Susannah Streeter, head of money and markets, Hargreaves Lansdown:

’Chill winds of worry are swirling about high interest rates settling in and there is set to be little respite from the sell-off. Investors have again been reminded by central bank policymakers in the US that the screws may have to be tightened on monetary policy again, and kept there for some time, to stop inflation whipping higher again.

This fresh bout of anxiety has been prompted by new jobs data in the US indicating that vacancies unexpectedly jumped in August. This has added to worries about labour market tightness, and led to expectations that not only will there be another interest rate hike, to try and dampen down demand in the economy, but that any prospect for rate cuts has been pushed further into the distance.

Fresh turmoil in Washington isn’t helping, with political dysfunction colliding with interest rate fears. The Speaker of the House of Representatives, Kevin McCarthy, who helped broker the agreement on avoiding a government shut down, has been ousted in a shock move as rebel Republicans teamed up with democrats in the no confidence vote. This not only bodes ill for future debate on the debt ceiling, with fresh impasse expected, but this bout of political dysfunction could have much wider policy repercussions.

A risk-off sentiment is now percolating, with the closely watched CBOE volatility index, also known as the ‘fear gauge,’ reaching its highest level since May. Concerns are spreading that if higher borrowing costs bed in they will weigh heavily on governments, companies and consumers and potential,lly cause fresh upsets elsewhere in the system, in an echo of the bank failures which wracked the financial sector in the Spring.

The bond sell off has been bedding in with the yield on 30-year Treasuries shooting to levels not seen for 16 years. This is already pushing fresh Federal borrowing into ‘ouch territory’ and there are concerns yields could inch even higher. The sell off in long-term government bonds has been spreading in Europe too. Yields on 30-year gilts have headed above 5%, with investors demanding more interest to buy in, giving ministers less wiggle room to ease cost-of-living pain through tax cuts or public sector pay offers, particularly given the UK government’s self-imposed borrowing rules.

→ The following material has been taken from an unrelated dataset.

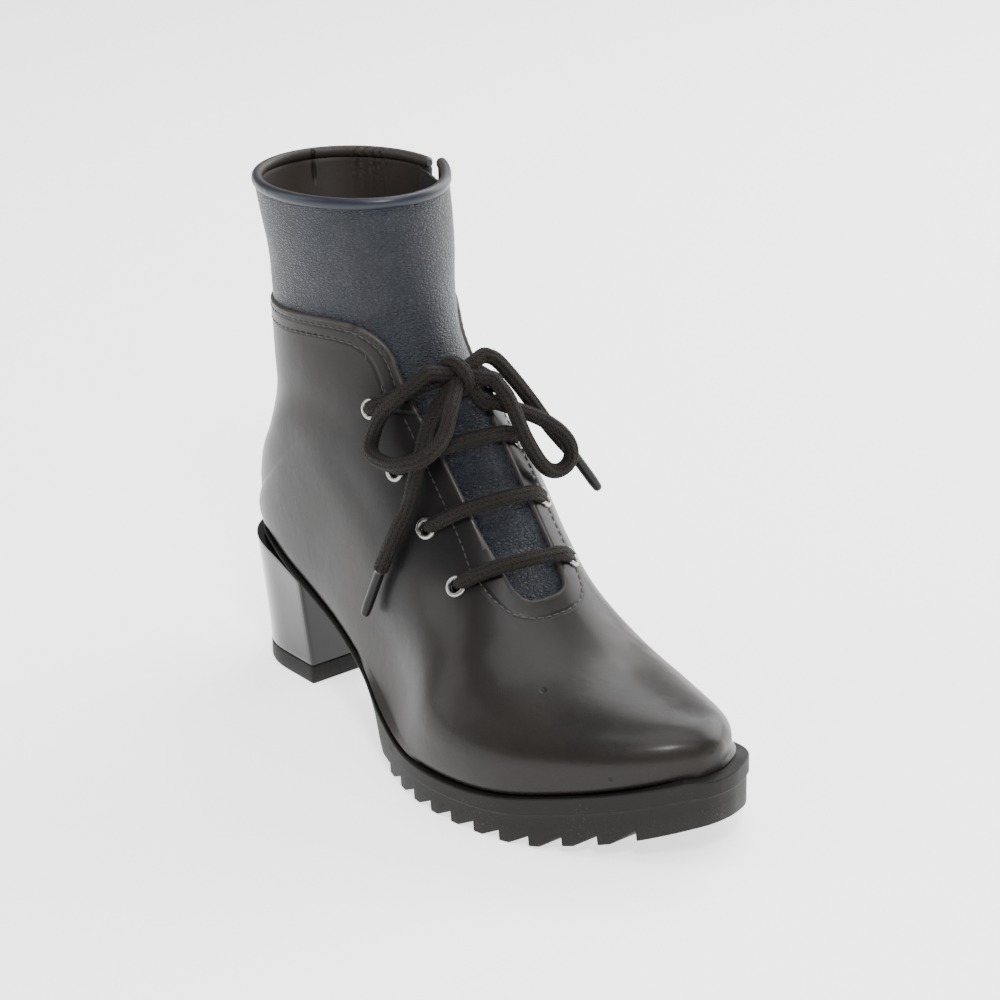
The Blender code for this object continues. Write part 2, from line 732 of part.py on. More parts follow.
def insole(parts):
    """The padded insole on the lasting margin."""
    leather = paint("insole_leather", (0.05, 0.035, 0.025), 0.6)
    back, tip = plan_ends(PLAN, -INSOLE_INSET)
    turn = np.linspace(0, math.pi / 2, 7)
    xs = np.concatenate([
        back + INSOLE_TURN * (1 - np.cos(turn))[:-1],
        np.linspace(back + INSOLE_TURN, tip - INSOLE_TURN, 15),
        tip - INSOLE_TURN + INSOLE_TURN * np.sin(turn)[1:],
    ])
    lateral, medial = plan_out(PLAN, xs, -INSOLE_INSET)
    lateral[[0, -1]] = medial[[0, -1]] = ((lateral + medial) / 2)[[0, -1]]
    xs = xs - INSOLE_SHORT * np.clip((xs - FOREFOOT_X) / (tip - FOREFOOT_X), 0.0, 1.0) ** 2
    low = feather_at(xs) + INSOLE_LIFT
    rings = [
        [(x, m, z + INSOLE), (x, m, z), (x, l, z), (x, l, z + INSOLE)]
        for x, m, l, z in zip(xs, medial, lateral, low)
    ]
    place("insole", mesh_of("insole", *loft(rings, caps=False)), parts, leather)


def collar_binding(last, parts, slot):
    """The rolled edge on the collar, open at the zip."""
    leather = paint("binding_leather", (0.018, 0.022, 0.034), 0.35)
    line = last.rings[-1][1:-1]
    line = line[:-1] if np.allclose(line[0], line[-1]) else line
    up = np.cross(line[len(line) // 4] - line[0], line[len(line) // 2] - line[0])
    up = up / np.linalg.norm(up) * np.sign(up[2])
    half_width, half_height = BINDING
    profile = [(1.0, 0.0), (0.62, 1.0), (-0.62, 1.0), (-1.0, 0.0), (-0.62, -1.0), (0.62, -1.0)]
    middle = line.mean(axis=0)
    rings = []
    for before, point, after in zip(np.roll(line, 1, axis=0), line, np.roll(line, -1, axis=0)):
        side = np.cross(after - before, up)
        side = side / np.linalg.norm(side)
        side = side if side @ (point - middle) > 0 else -side
        centre = point + side * SHAFT_WALL / 2 + up * (half_height + BINDING_LIFT)
        rings.append([centre + side * half_width * a + up * half_height * b for a, b in profile])
    rings.append(rings[0])
    made = place("collar_binding", mesh_of("collar_binding", *loft(rings, caps=False)), parts, leather)
    combine(made, slot, solver="MANIFOLD")


def level_seat(surface, point, normal):
    """Turn and lift a seat so that a flange on it clears the curved surface all round."""
    across = normal.orthogonal().normalized()
    other = normal.cross(across)
    spots = []
    for angle in np.linspace(0, 2 * math.pi, 8, endpoint=False):
        start = point + (across * math.cos(angle) + other * math.sin(angle)) * EYELET_FLANGE
        spots.append(surface.ray_cast(start + normal * 10, -normal)[0])
    level = sum(
        ((spots[k] - spots[k + 4]).cross(spots[k + 2] - spots[(k + 6) % 8]) for k in range(2)), Vector()
    ).normalized()
    level = level if level.dot(normal) > 0 else -level
    lift = max(0.0, *((spot - point).dot(level) for spot in spots))
    return point + level * lift, level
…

The rail infrastructure project HS2 looks set to be the latest casualty of higher borrowing costs, with a decision on scrapping the line extension to Manchester expected from the Prime Minister later today, despite last ditch efforts by contractors, including German giant Siemens, to keep the project on track.  Once heralded by the Conservative party as the most significant transport infrastructure project since the building of the railways, it is set to be a shadow of those ambitions.

Oil prices are largely unchanged ahead of an OPEC meeting with Brent Crude hanging around $90 a barrel. Concerns about the US potentially heading for a more difficult landing if interest rates are raised further have weighed down prices in recent sessions. But there is expected to be no tweak announced at the OPEC gathering to production cuts already announced by Saudi Arabia and Russia. So, with tighter supply colliding with expectations for demand to keep growing this year, a high floor is set to be kept on prices.